**Goal of the exercise**
Transcribe only the lines from the line with "const glasses = new THREE.Group();" through the line with "obj.matrix_world = Matrix.Identity(4)", exactly, counting both of those lines as part of the stretch.

Rows from a 3D modeling dataset
──────
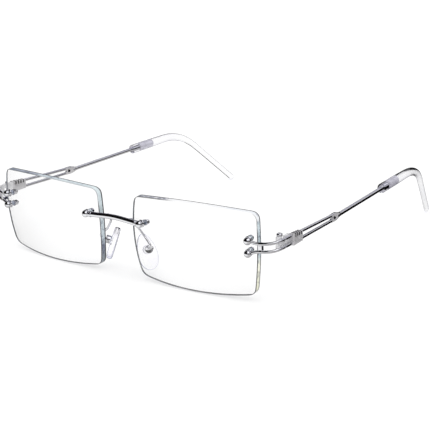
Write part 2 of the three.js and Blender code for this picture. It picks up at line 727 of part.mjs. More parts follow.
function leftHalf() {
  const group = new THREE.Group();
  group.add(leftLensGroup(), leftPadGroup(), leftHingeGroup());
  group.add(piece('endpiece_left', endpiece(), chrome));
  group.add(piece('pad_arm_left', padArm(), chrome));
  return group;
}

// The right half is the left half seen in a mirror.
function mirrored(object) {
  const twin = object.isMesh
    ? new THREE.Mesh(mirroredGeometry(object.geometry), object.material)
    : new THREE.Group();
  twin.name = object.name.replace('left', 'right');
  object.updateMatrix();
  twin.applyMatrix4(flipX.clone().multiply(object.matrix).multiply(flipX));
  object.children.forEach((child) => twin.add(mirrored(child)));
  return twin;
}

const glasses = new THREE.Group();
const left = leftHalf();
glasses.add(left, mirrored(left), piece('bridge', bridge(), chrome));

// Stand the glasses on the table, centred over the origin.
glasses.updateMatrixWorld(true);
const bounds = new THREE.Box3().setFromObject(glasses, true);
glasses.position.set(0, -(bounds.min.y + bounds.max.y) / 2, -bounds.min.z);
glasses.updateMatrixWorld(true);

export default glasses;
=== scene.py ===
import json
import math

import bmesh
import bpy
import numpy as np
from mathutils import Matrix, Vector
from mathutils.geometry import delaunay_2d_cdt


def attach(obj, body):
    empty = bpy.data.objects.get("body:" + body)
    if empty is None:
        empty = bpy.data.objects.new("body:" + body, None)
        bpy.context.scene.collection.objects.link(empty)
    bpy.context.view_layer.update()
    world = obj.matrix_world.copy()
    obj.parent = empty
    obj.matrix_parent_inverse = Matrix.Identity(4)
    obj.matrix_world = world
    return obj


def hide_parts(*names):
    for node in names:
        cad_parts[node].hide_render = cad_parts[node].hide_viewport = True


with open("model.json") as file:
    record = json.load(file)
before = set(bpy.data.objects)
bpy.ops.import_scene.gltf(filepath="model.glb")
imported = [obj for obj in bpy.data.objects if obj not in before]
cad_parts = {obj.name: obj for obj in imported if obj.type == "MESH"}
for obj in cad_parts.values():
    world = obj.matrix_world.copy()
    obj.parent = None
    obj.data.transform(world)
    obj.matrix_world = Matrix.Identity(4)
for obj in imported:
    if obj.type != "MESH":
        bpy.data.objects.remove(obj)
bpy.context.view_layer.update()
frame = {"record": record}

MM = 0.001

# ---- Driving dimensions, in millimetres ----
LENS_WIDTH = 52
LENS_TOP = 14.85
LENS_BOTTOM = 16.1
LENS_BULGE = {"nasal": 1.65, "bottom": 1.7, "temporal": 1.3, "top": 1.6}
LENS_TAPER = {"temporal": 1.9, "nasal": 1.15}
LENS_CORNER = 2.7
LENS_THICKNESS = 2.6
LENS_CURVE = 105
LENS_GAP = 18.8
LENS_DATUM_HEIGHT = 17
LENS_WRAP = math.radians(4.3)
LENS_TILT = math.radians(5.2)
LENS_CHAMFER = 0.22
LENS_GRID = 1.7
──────
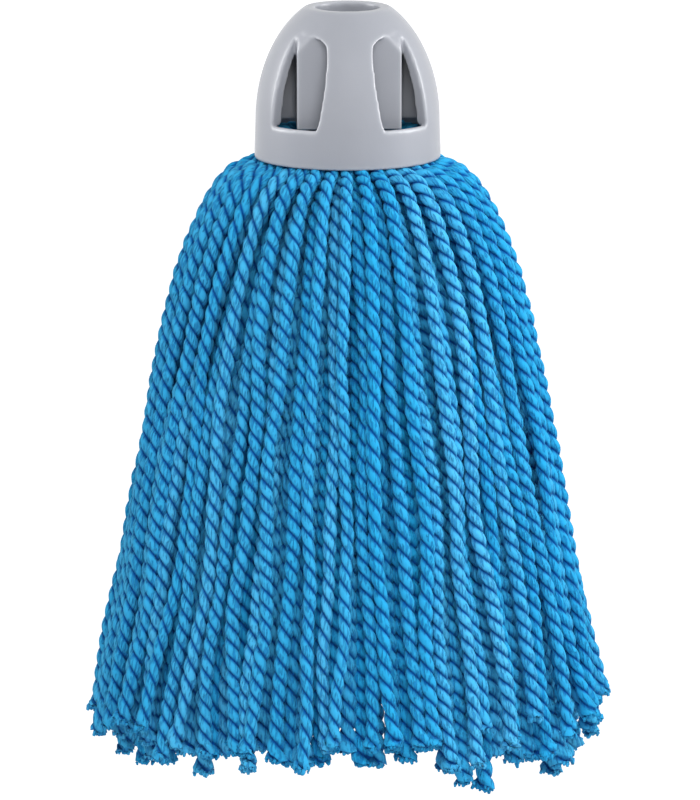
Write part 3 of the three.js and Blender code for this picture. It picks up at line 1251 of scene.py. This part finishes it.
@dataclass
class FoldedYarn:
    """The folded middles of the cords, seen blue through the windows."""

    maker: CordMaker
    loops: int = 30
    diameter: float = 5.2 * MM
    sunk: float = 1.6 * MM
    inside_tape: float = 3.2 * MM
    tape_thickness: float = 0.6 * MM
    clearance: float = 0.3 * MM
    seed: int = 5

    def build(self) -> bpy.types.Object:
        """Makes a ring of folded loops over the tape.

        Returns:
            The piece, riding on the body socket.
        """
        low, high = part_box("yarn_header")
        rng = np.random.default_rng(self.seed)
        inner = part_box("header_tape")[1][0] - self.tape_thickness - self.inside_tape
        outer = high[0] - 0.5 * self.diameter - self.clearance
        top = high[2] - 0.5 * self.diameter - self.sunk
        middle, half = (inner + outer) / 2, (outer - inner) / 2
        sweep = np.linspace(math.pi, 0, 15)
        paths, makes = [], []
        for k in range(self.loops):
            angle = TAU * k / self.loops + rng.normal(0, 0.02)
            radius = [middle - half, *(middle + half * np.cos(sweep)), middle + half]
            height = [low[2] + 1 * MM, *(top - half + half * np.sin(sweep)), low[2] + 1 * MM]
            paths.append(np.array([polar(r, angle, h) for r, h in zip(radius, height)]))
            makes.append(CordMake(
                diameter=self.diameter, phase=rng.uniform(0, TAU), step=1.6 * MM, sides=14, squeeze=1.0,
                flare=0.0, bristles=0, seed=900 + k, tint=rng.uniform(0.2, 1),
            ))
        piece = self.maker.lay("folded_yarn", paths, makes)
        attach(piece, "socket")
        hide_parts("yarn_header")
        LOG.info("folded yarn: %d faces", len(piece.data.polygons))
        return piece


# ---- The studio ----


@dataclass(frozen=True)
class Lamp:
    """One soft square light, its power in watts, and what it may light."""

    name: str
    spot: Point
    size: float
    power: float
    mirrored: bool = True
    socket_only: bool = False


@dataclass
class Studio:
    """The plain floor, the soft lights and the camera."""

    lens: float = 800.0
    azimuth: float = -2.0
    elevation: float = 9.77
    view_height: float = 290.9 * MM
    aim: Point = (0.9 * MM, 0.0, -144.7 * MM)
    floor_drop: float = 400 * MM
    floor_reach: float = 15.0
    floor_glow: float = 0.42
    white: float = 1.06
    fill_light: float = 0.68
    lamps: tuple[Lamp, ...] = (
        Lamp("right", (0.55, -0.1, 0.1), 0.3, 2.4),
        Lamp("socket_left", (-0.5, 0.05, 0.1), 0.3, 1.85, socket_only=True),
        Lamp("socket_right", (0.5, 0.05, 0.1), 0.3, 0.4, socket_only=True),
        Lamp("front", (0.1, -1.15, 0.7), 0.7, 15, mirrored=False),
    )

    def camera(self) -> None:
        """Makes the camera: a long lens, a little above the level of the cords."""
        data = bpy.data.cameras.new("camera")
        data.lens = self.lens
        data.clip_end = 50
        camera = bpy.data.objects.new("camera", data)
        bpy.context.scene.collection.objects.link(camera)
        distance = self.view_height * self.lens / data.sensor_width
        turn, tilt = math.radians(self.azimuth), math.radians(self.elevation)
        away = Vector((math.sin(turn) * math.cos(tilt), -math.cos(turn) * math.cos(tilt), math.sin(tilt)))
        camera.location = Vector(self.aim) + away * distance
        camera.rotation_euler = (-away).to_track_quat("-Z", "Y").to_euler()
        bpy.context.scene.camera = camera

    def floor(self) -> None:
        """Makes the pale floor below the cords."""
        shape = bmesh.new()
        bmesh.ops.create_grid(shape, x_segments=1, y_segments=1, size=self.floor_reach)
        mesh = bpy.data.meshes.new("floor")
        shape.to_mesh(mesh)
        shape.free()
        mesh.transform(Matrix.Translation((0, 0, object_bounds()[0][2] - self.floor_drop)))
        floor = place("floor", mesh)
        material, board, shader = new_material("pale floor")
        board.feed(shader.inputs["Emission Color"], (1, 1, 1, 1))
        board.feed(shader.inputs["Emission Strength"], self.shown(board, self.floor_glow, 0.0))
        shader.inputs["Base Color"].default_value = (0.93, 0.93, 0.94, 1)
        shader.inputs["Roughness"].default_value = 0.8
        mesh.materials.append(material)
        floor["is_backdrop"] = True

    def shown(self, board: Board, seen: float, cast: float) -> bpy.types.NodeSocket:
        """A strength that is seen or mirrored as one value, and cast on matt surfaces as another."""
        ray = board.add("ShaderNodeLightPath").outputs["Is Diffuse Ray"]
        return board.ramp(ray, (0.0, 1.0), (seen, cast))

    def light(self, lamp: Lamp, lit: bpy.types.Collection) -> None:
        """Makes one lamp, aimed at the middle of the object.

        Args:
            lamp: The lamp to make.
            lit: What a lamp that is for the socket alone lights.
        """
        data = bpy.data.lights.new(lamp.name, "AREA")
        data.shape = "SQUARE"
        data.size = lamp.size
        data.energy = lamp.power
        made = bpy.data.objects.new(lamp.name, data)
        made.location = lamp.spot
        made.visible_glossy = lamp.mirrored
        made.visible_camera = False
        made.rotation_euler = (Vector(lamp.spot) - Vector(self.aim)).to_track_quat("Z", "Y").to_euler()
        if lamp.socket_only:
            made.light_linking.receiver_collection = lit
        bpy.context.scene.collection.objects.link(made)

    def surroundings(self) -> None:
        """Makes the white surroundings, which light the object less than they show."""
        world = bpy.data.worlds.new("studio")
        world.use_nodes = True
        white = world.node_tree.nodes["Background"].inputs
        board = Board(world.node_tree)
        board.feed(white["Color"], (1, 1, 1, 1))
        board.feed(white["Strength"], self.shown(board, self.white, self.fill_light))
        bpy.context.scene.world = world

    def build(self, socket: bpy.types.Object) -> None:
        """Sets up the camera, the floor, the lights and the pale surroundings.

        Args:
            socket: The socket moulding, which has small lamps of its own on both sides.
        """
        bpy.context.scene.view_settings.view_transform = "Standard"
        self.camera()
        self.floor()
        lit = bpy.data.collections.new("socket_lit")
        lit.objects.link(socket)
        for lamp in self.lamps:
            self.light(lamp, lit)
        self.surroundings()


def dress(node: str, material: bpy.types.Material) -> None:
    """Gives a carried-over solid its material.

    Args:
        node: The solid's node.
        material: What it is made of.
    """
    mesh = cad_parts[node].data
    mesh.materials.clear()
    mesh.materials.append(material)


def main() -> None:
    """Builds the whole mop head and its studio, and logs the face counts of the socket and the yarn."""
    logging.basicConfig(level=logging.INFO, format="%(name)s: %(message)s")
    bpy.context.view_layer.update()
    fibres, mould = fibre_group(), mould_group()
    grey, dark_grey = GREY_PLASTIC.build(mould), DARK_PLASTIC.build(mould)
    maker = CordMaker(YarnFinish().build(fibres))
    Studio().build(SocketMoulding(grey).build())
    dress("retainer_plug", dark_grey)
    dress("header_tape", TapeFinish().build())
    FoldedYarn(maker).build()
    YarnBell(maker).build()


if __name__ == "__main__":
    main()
──────
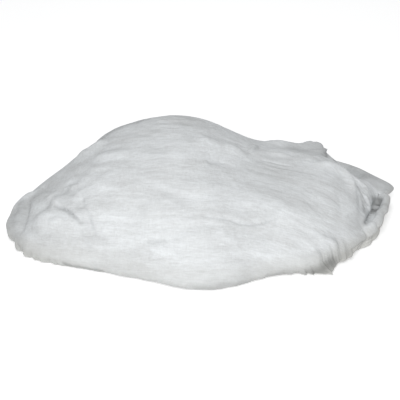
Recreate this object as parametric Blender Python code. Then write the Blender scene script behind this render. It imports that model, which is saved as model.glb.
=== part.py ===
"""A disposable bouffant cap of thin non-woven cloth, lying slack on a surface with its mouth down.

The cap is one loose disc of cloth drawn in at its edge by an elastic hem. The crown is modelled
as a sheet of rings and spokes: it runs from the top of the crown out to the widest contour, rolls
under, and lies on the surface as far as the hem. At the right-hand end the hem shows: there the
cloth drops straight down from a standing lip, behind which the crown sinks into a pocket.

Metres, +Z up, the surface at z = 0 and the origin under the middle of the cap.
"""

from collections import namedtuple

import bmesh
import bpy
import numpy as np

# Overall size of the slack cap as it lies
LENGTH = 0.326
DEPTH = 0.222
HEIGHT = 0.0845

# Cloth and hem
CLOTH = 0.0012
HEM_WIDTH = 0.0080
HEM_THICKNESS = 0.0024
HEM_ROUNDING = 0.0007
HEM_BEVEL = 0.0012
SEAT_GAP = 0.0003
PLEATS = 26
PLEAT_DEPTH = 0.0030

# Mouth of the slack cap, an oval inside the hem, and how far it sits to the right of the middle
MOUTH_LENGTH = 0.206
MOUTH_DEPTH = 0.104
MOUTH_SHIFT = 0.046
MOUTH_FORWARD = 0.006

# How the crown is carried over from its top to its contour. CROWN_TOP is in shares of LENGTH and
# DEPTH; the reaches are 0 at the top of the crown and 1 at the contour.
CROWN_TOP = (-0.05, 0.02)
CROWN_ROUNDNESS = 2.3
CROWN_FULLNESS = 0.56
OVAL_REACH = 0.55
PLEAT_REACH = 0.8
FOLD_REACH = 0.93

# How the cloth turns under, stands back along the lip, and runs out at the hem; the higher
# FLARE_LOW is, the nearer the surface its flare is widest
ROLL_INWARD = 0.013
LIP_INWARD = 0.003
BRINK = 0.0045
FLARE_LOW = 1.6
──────
**Response below**
const glasses = new THREE.Group();
const left = leftHalf();
glasses.add(left, mirrored(left), piece('bridge', bridge(), chrome));

// Stand the glasses on the table, centred over the origin.
glasses.updateMatrixWorld(true);
const bounds = new THREE.Box3().setFromObject(glasses, true);
glasses.position.set(0, -(bounds.min.y + bounds.max.y) / 2, -bounds.min.z);
glasses.updateMatrixWorld(true);

export default glasses;
=== scene.py ===
import json
import math

import bmesh
import bpy
import numpy as np
from mathutils import Matrix, Vector
from mathutils.geometry import delaunay_2d_cdt


def attach(obj, body):
    empty = bpy.data.objects.get("body:" + body)
    if empty is None:
        empty = bpy.data.objects.new("body:" + body, None)
        bpy.context.scene.collection.objects.link(empty)
    bpy.context.view_layer.update()
    world = obj.matrix_world.copy()
    obj.parent = empty
    obj.matrix_parent_inverse = Matrix.Identity(4)
    obj.matrix_world = world
    return obj


def hide_parts(*names):
    for node in names:
        cad_parts[node].hide_render = cad_parts[node].hide_viewport = True


with open("model.json") as file:
    record = json.load(file)
before = set(bpy.data.objects)
bpy.ops.import_scene.gltf(filepath="model.glb")
imported = [obj for obj in bpy.data.objects if obj not in before]
cad_parts = {obj.name: obj for obj in imported if obj.type == "MESH"}
for obj in cad_parts.values():
    world = obj.matrix_world.copy()
    obj.parent = None
    obj.data.transform(world)
    obj.matrix_world = Matrix.Identity(4)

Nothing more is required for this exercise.